Aim
Extract all of the entries and give them again, word for word.

Records supplied

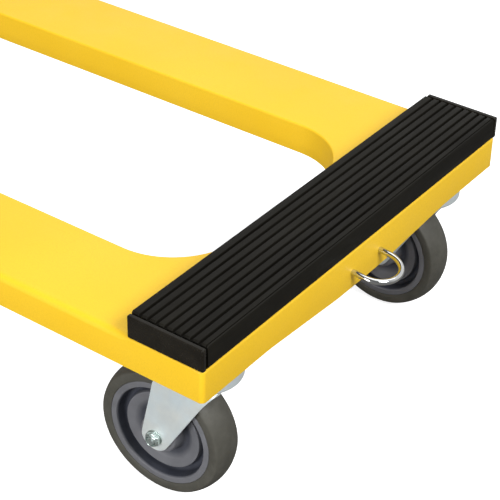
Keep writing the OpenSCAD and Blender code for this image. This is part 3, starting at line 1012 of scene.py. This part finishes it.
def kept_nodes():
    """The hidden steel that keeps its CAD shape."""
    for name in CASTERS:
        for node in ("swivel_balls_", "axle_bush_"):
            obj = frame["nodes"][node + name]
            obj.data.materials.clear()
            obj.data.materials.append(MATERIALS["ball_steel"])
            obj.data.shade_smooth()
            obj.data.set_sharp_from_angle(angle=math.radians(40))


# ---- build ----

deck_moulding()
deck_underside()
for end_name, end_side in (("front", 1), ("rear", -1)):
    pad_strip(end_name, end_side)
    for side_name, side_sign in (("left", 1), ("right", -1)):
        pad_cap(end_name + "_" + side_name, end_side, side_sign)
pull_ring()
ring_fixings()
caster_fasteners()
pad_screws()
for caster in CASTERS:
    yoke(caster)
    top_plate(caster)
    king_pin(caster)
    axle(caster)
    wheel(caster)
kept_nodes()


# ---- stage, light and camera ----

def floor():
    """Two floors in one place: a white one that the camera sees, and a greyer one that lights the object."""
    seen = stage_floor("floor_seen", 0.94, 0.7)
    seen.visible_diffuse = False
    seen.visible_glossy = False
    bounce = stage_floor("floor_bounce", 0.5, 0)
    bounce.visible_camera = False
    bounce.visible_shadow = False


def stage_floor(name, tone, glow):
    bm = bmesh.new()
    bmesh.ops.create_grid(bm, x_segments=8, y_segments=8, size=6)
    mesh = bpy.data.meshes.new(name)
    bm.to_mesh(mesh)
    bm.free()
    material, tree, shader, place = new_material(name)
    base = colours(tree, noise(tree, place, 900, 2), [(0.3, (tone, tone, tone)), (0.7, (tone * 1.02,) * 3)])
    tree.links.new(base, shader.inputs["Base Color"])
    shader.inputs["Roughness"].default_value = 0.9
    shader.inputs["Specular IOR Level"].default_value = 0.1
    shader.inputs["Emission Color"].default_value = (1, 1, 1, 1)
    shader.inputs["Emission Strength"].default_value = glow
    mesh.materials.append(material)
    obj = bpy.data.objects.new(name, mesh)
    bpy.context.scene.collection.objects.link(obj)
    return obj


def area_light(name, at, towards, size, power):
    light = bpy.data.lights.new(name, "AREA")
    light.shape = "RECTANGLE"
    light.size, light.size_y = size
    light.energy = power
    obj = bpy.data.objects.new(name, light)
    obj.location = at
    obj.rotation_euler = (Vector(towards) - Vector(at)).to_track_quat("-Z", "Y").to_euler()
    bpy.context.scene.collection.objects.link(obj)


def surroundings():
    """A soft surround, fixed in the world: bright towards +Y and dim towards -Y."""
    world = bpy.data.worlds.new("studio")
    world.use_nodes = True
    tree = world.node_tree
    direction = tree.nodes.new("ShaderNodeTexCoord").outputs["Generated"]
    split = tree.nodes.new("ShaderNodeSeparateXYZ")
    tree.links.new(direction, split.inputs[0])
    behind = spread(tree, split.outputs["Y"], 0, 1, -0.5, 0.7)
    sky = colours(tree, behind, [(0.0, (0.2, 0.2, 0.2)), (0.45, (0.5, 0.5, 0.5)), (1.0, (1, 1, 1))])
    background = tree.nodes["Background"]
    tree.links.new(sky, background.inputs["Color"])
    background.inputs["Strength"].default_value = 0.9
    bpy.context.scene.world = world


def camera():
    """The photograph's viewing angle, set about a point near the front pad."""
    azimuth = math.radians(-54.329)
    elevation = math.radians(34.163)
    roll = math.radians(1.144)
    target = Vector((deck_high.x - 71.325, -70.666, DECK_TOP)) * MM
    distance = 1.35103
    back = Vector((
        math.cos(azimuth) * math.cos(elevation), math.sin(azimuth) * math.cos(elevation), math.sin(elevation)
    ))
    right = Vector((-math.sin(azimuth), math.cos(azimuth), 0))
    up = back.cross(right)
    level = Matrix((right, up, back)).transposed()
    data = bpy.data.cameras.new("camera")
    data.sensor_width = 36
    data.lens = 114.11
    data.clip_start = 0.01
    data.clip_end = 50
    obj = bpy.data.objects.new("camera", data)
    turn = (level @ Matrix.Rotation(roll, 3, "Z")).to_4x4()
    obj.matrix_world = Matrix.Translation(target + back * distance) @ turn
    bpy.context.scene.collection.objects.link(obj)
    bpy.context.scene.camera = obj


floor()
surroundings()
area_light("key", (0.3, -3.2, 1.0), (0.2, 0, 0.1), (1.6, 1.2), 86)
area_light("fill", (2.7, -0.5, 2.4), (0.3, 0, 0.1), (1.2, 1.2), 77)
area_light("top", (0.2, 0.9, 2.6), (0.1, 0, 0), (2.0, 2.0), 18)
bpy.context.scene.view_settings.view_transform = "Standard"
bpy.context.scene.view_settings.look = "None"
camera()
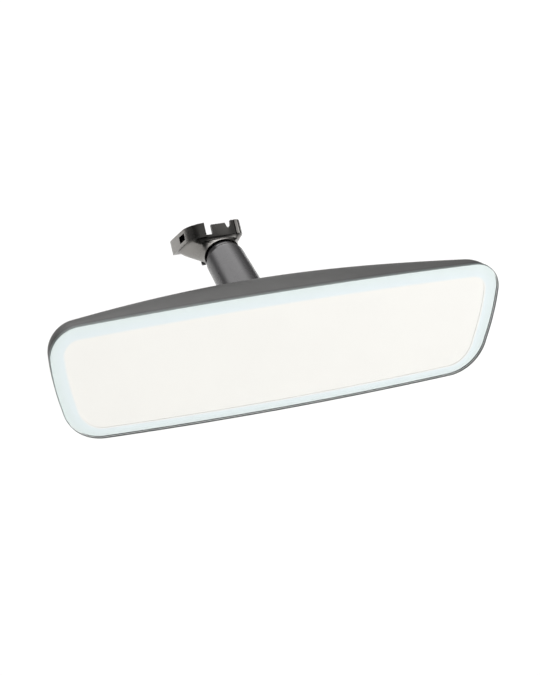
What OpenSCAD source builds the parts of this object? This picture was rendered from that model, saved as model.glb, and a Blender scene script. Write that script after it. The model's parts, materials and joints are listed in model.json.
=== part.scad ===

Response to this task
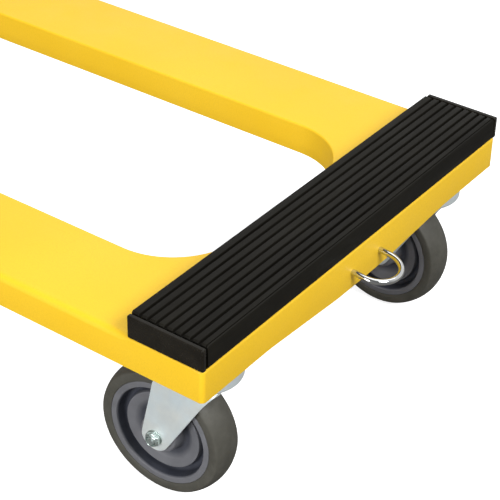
Keep writing the OpenSCAD and Blender code for this image. This is part 3, starting at line 1012 of scene.py. This part finishes it.
def kept_nodes():
    """The hidden steel that keeps its CAD shape."""
    for name in CASTERS:
        for node in ("swivel_balls_", "axle_bush_"):
            obj = frame["nodes"][node + name]
            obj.data.materials.clear()
            obj.data.materials.append(MATERIALS["ball_steel"])
            obj.data.shade_smooth()
            obj.data.set_sharp_from_angle(angle=math.radians(40))


# ---- build ----

deck_moulding()
deck_underside()
for end_name, end_side in (("front", 1), ("rear", -1)):
    pad_strip(end_name, end_side)
    for side_name, side_sign in (("left", 1), ("right", -1)):
        pad_cap(end_name + "_" + side_name, end_side, side_sign)
pull_ring()
ring_fixings()
caster_fasteners()
pad_screws()
for caster in CASTERS:
    yoke(caster)
    top_plate(caster)
    king_pin(caster)
    axle(caster)
    wheel(caster)
kept_nodes()


# ---- stage, light and camera ----

def floor():
    """Two floors in one place: a white one that the camera sees, and a greyer one that lights the object."""
    seen = stage_floor("floor_seen", 0.94, 0.7)
    seen.visible_diffuse = False
    seen.visible_glossy = False
    bounce = stage_floor("floor_bounce", 0.5, 0)
    bounce.visible_camera = False
    bounce.visible_shadow = False


def stage_floor(name, tone, glow):
    bm = bmesh.new()
    bmesh.ops.create_grid(bm, x_segments=8, y_segments=8, size=6)
    mesh = bpy.data.meshes.new(name)
    bm.to_mesh(mesh)
    bm.free()
    material, tree, shader, place = new_material(name)
    base = colours(tree, noise(tree, place, 900, 2), [(0.3, (tone, tone, tone)), (0.7, (tone * 1.02,) * 3)])
    tree.links.new(base, shader.inputs["Base Color"])
    shader.inputs["Roughness"].default_value = 0.9
    shader.inputs["Specular IOR Level"].default_value = 0.1
    shader.inputs["Emission Color"].default_value = (1, 1, 1, 1)
    shader.inputs["Emission Strength"].default_value = glow
    mesh.materials.append(material)
    obj = bpy.data.objects.new(name, mesh)
    bpy.context.scene.collection.objects.link(obj)
    return obj


def area_light(name, at, towards, size, power):
    light = bpy.data.lights.new(name, "AREA")
    light.shape = "RECTANGLE"
    light.size, light.size_y = size
    light.energy = power
    obj = bpy.data.objects.new(name, light)
    obj.location = at
    obj.rotation_euler = (Vector(towards) - Vector(at)).to_track_quat("-Z", "Y").to_euler()
    bpy.context.scene.collection.objects.link(obj)


def surroundings():
    """A soft surround, fixed in the world: bright towards +Y and dim towards -Y."""
    world = bpy.data.worlds.new("studio")
    world.use_nodes = True
    tree = world.node_tree
    direction = tree.nodes.new("ShaderNodeTexCoord").outputs["Generated"]
    split = tree.nodes.new("ShaderNodeSeparateXYZ")
    tree.links.new(direction, split.inputs[0])
    behind = spread(tree, split.outputs["Y"], 0, 1, -0.5, 0.7)
    sky = colours(tree, behind, [(0.0, (0.2, 0.2, 0.2)), (0.45, (0.5, 0.5, 0.5)), (1.0, (1, 1, 1))])
    background = tree.nodes["Background"]
    tree.links.new(sky, background.inputs["Color"])
    background.inputs["Strength"].default_value = 0.9
    bpy.context.scene.world = world


def camera():
    """The photograph's viewing angle, set about a point near the front pad."""
    azimuth = math.radians(-54.329)
    elevation = math.radians(34.163)
    roll = math.radians(1.144)
    target = Vector((deck_high.x - 71.325, -70.666, DECK_TOP)) * MM
    distance = 1.35103
    back = Vector((
        math.cos(azimuth) * math.cos(elevation), math.sin(azimuth) * math.cos(elevation), math.sin(elevation)
    ))
    right = Vector((-math.sin(azimuth), math.cos(azimuth), 0))
    up = back.cross(right)
    level = Matrix((right, up, back)).transposed()
    data = bpy.data.cameras.new("camera")
    data.sensor_width = 36
    data.lens = 114.11
    data.clip_start = 0.01
    data.clip_end = 50
    obj = bpy.data.objects.new("camera", data)
    turn = (level @ Matrix.Rotation(roll, 3, "Z")).to_4x4()
    obj.matrix_world = Matrix.Translation(target + back * distance) @ turn
    bpy.context.scene.collection.objects.link(obj)
    bpy.context.scene.camera = obj


floor()
surroundings()
area_light("key", (0.3, -3.2, 1.0), (0.2, 0, 0.1), (1.6, 1.2), 86)
area_light("fill", (2.7, -0.5, 2.4), (0.3, 0, 0.1), (1.2, 1.2), 77)
area_light("top", (0.2, 0.9, 2.6), (0.1, 0, 0), (2.0, 2.0), 18)
bpy.context.scene.view_settings.view_transform = "Standard"
bpy.context.scene.view_settings.look = "None"
camera()
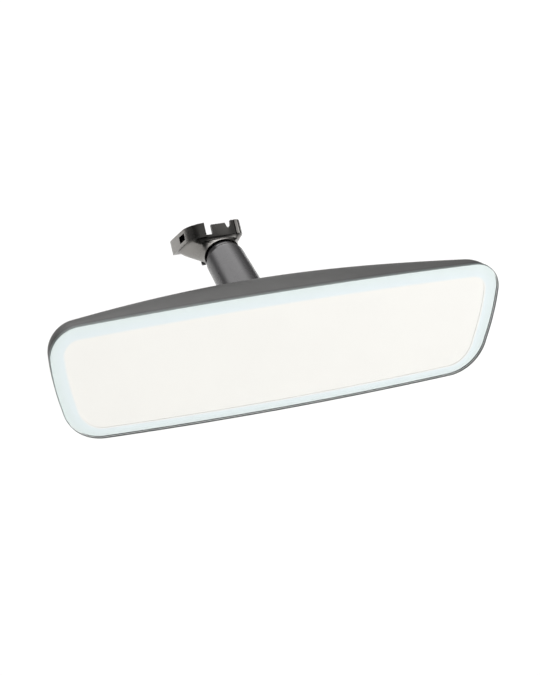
What OpenSCAD source builds the parts of this object? This picture was rendered from that model, saved as model.glb, and a Blender scene script. Write that script after it. The model's parts, materials and joints are listed in model.json.
=== part.scad ===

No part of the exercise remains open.